### TASK DESCRIPTION
From the entries that follow, list every line in which the string "names" appears.
□ □ □ □ □ □ □
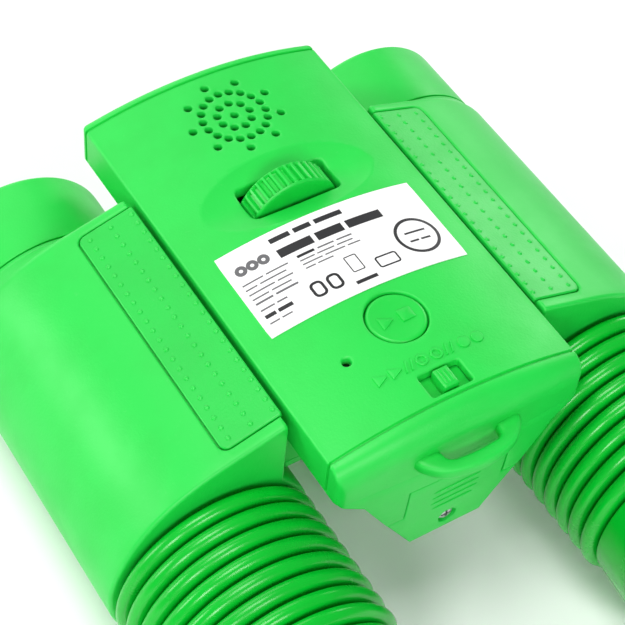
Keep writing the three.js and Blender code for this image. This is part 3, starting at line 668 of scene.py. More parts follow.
@dataclass(frozen=True)
class PrintedPaper:
    """Satin paper: fibre mottle, faint tooth.

    Args:
        name: material name.
        colour: main linear colour.
        rough: lowest roughness.
    """

    name: str
    colour: tuple[float, float, float]
    rough: float = 0.42

    def make(self) -> bpy.types.Material:
        """Builds the material from two noises.

        Returns:
            The material.
        """
        graph = Graph(self.name)
        fibre = graph.noise(0.25, 3.0, 0.7)
        cloud = graph.noise(6.0, 2.0, 0.5)
        pale = rgba(*self.colour)
        shade = rgba(*(0.93 * c for c in self.colour))
        tint = graph.blend(cloud * 0.5 + fibre * 0.3 - 0.1, pale, shade)
        return graph.finish({"IOR": 1.48}, {
            "Base Color": tint, "Roughness": fibre * 0.12 + self.rough, "Normal": graph.bump(fibre, 0.002)})


@dataclass(frozen=True)
class Metal:
    """Worn plated metal: fine scratches along one way, duller patches.

    Args:
        name: material name.
        colour: main linear colour.
        rough: lowest roughness.
        metallic: weight of the metal.
    """

    name: str
    colour: tuple[float, float, float]
    rough: float = 0.25
    metallic: float = 1.0

    def make(self) -> bpy.types.Material:
        """Builds the material from scratch and patch noises.

        Returns:
            The material.
        """
        graph = Graph(self.name)
        scratch = graph.noise(0.5, 3.0, 0.6, (1.0, 9.0, 1.0))
        patch = graph.noise(3.0, 3.0, 0.6).above(0.4, 0.7)
        tint = graph.blend(patch * 0.5, rgba(*self.colour), rgba(*(0.72 * c for c in self.colour)))
        return graph.finish({"Metallic": self.metallic}, {
            "Base Color": tint, "Roughness": scratch * 0.18 + patch * 0.1 + self.rough,
            "Normal": graph.bump(scratch, 0.004)})


@dataclass(frozen=True)
class LensGlass:
    """Coated glass: clear, with a faint bluish film and dust.

    Args:
        name: material name.
    """

    name: str

    def make(self) -> bpy.types.Material:
        """Builds the glass with dust in its roughness.

        Returns:
            The material.
        """
        graph = Graph(self.name)
        dust = graph.noise(1.2, 4.0, 0.7).above(0.6, 0.78)
        film = graph.noise(20.0, 1.0, 0.5)
        tint = graph.blend(film, rgba(0.86, 0.94, 0.97), rgba(0.93, 0.9, 0.98))
        return graph.finish({"IOR": 1.52, "Transmission Weight": 0.95, "Coat Weight": 0.4, "Coat Roughness": 0.02,
                             "Coat Tint": rgba(0.8, 0.85, 1.0)}, {
            "Base Color": tint, "Roughness": dust * 0.08 + 0.015})


FINISHES: dict[Slot, Any] = {
    Slot.SHELL: MouldedPlastic("shell_plastic", (0.008, 0.6, 0.058), (0.005, 0.54, 0.046), 0.45, 0.6, 0.03),
    Slot.CONTROL: MouldedPlastic("control_plastic", (0.006, 0.58, 0.052), (0.004, 0.52, 0.04), 0.38, 0.4, 0.005,
                                 glow=0.03),
    Slot.CUP: MouldedPlastic("cup_vinyl", (0.001, 0.46, 0.026), (0.001, 0.4, 0.021), 0.25, 0.8, 0.0006,
                             glow=0.0, scuffs=0.0, gloss=0.42),
    Slot.LABEL: PrintedPaper("label_paper", (0.9, 0.9, 0.89)),
    Slot.GLASS: LensGlass("lens_glass"),
    Slot.BLACK: MouldedPlastic("black_plastic", (0.012, 0.012, 0.013), (0.008, 0.008, 0.009), 0.5, glow=0.0),
    Slot.STEEL: Metal("plated_steel", (0.62, 0.62, 0.64)),
    Slot.BOARD: MouldedPlastic("board_mask", (0.01, 0.12, 0.035), (0.007, 0.09, 0.025), 0.35, glow=0.0),
    Slot.CONE: PrintedPaper("cone_paper", (0.03, 0.03, 0.032), 0.7),
    Slot.CELL: Metal("cell_wrap", (0.1, 0.12, 0.15), 0.3, 0.3),
}


class Workshop:
    """Makes pieces: meshes them, dresses them and ties them to the frame."""

    def __init__(self, datum: Datum) -> None:
        """Prepares one material for each slot.

        Args:
            datum: placement of the drawing in the frame.
        """
        self.datum = datum
        self.materials = {slot: finish.make() for slot, finish in FINISHES.items()}
        self.ink = PrintedPaper("label_ink", (0.016, 0.016, 0.018), 0.35).make()
        self.grey_ink = PrintedPaper("label_grey_ink", (0.12, 0.12, 0.125), 0.4).make()
        panel = MouldedPlastic("panel_plastic", (0.006, 0.55, 0.052), (0.004, 0.49, 0.042), 0.42, 0.6, 0.045, glow=0.04)
        self.panel_material = panel.make()

    def dress(self, thing: bpy.types.Object, slot: Slot, material: Optional[bpy.types.Material] = None) -> None:
        """Gives an object its one material."""
        thing.data.materials.clear()
        thing.data.materials.append(material or self.materials[slot])

    def piece(self, name: str, shape: Shape, slot: Slot, body: str, nodes: Iterable[str] = (), crisp: float = 35.0,
              tool: Optional[Shape] = None, material: Optional[bpy.types.Material] = None) -> bpy.types.Object:
        """Turns a shape into a finished piece.

        Args:
            name: piece name.
            shape: its surfaces.
            slot: material slot.
            body: body it rides on.
            nodes: CAD nodes it stands for.
            crisp: edges sharper than this many degrees stay crisp.
            tool: surfaces cut out of it.
            material: finish other than the slot's own.

        Returns:
            The piece.
        """
        thing = shape.mesh_object(name, self.datum)
        if tool is not None:
            carve(thing, tool.mesh_object(f"{name}_tool", self.datum))
        soften(thing, crisp)
        self.dress(thing, slot, material)
        self.tie(thing, slot, body, nodes)
        return thing

    @staticmethod
    def tie(thing: bpy.types.Object, slot: Slot, body: str, nodes: Iterable[str]) -> None:
        """Rides a piece on its body and hides the CAD nodes it stands for.

        Args:
            thing: the piece.
            slot: its material slot.
            body: body it rides on.
            nodes: CAD nodes it stands for.
        """
        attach(thing, body)
        names = list(nodes)
        if names:
            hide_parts(*names)
        LOG.info("%s: %d faces on %s", thing.name, len(thing.data.polygons), body)

    def bevelled_copy(self, name: str, node: str, slot: Slot, body: str, width_mm: float) -> bpy.types.Object:
        """Copies a CAD node, merges it and rounds its edges.

        Args:
            name: piece name.
            node: the CAD node.
            slot: material slot.
            body: body it rides on.
            width_mm: bevel width.

        Returns:
            The piece.
        """
        mesh = frame["nodes"][node].data.copy()
        mesh.name = name
        work = bmesh.new()
        work.from_mesh(mesh)
        bmesh.ops.remove_doubles(work, verts=work.verts, dist=2e-6)
        bmesh.ops.dissolve_limit(work, angle_limit=math.radians(1.0), verts=work.verts, edges=work.edges)
        work.to_mesh(mesh)
        work.free()
        thing = placed(name, mesh)
        bevel = thing.modifiers.new("edge", "BEVEL")
        bevel.width, bevel.segments, bevel.limit_method = width_mm * MM, 3, "ANGLE"
        bevel.angle_limit = math.radians(28)
        bevel.use_clamp_overlap = True
        bake(thing)
        soften(thing, 40)
        self.dress(thing, slot)
        self.tie(thing, slot, body, [node])
        return thing


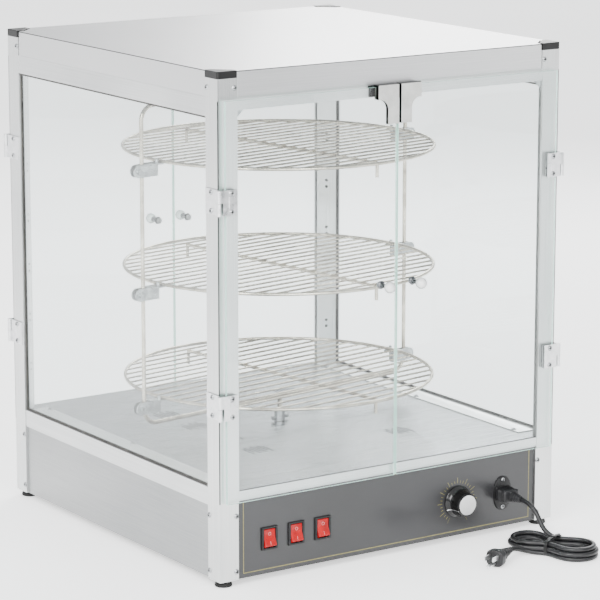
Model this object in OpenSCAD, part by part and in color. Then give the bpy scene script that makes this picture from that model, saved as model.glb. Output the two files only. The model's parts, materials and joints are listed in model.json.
□ □ □ □ □ □ □
### RESPONSE TO THIS TASK
        names = list(nodes)
        if names:
            hide_parts(*names)